## PROBLEM STATEMENT
Look through the listing and locate every line containing the word "part"; copy those lines.

## SUPPLIED ENTRIES

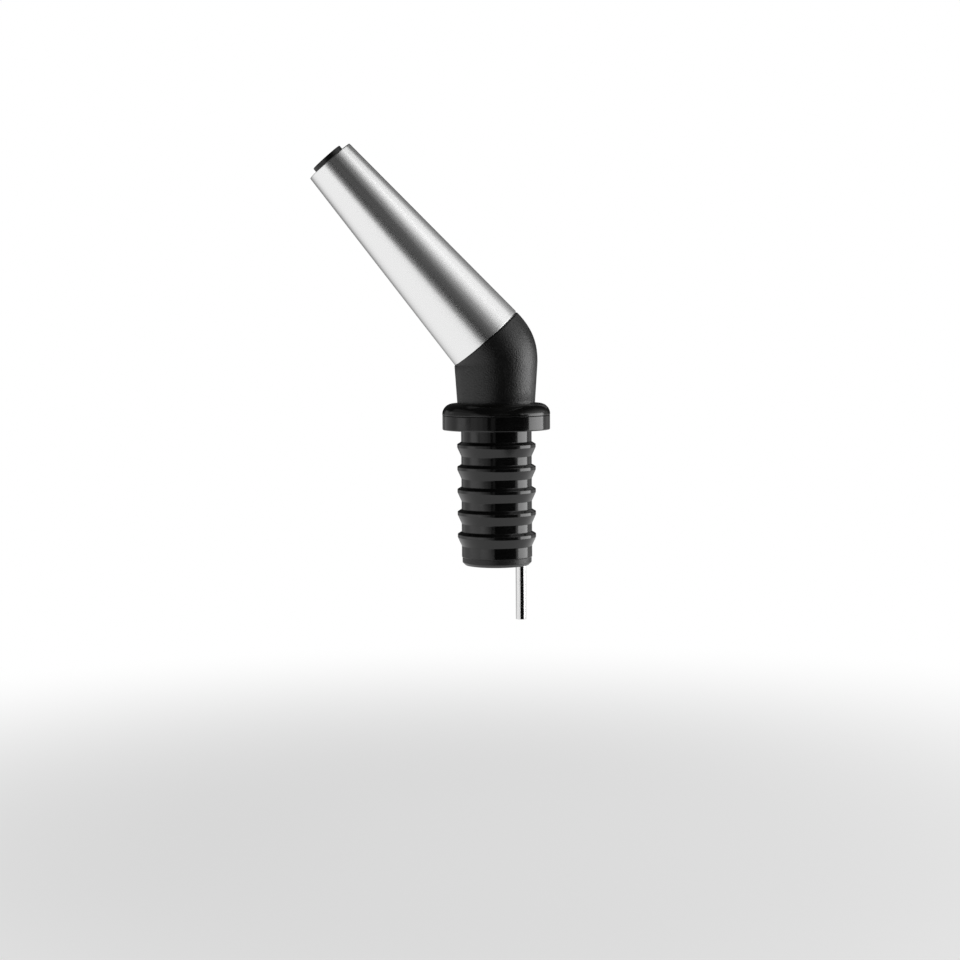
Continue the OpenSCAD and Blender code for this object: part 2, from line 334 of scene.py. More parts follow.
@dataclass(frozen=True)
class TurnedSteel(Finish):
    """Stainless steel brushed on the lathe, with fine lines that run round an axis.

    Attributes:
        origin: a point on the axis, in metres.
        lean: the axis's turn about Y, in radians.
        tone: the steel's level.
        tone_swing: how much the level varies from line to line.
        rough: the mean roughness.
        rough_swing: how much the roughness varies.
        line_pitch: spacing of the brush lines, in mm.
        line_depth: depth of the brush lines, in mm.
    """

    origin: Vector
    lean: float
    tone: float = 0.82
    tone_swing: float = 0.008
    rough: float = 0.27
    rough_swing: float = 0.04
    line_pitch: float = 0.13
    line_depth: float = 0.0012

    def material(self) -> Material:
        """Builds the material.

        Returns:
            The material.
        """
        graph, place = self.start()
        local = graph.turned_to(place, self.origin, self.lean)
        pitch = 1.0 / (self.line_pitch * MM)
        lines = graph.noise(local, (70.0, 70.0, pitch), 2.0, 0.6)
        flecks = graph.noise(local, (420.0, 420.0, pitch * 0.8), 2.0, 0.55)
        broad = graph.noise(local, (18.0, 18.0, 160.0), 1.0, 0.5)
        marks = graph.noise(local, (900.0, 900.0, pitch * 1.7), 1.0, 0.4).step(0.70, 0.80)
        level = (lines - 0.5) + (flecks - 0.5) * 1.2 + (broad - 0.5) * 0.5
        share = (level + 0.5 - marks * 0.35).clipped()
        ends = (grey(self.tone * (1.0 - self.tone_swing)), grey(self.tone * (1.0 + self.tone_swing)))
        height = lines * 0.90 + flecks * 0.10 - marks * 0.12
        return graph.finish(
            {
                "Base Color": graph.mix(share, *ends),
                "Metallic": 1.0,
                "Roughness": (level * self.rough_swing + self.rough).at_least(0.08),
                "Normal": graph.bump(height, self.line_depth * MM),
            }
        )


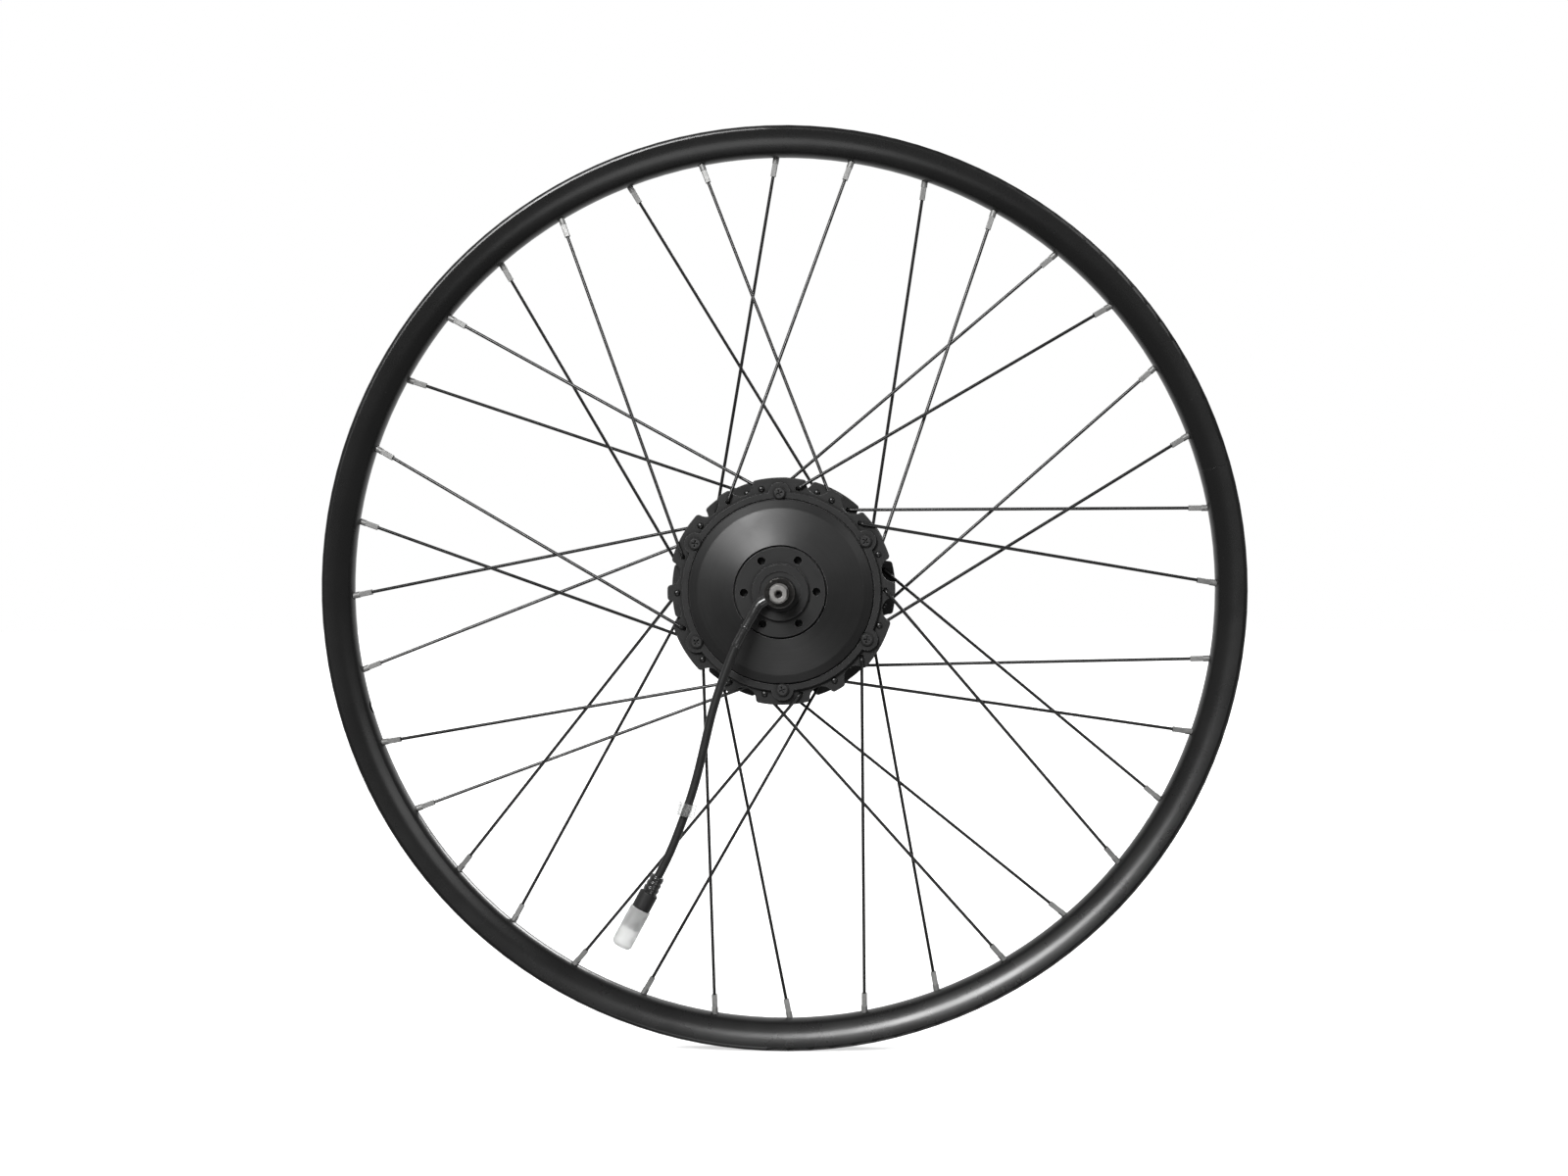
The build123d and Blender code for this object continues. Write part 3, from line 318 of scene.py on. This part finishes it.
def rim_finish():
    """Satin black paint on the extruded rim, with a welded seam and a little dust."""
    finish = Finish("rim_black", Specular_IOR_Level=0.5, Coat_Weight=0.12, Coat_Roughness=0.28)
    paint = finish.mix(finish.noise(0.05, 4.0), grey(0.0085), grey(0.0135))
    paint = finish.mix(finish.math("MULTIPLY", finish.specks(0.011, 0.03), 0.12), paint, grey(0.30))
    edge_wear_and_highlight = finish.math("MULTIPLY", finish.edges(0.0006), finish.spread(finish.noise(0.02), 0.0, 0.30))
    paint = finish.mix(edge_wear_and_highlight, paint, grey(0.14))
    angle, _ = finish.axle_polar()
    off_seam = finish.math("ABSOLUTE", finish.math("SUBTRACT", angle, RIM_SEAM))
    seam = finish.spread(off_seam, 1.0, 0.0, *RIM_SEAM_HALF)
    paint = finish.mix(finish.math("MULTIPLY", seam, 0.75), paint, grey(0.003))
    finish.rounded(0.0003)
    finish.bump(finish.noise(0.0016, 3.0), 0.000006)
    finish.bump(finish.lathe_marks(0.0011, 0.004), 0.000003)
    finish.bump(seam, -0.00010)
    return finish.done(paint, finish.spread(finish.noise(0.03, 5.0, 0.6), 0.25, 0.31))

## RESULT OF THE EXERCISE
Continue the OpenSCAD and Blender code for this object: part 2, from line 334 of scene.py. More parts follow.
The build123d and Blender code for this object continues. Write part 3, from line 318 of scene.py on. This part finishes it.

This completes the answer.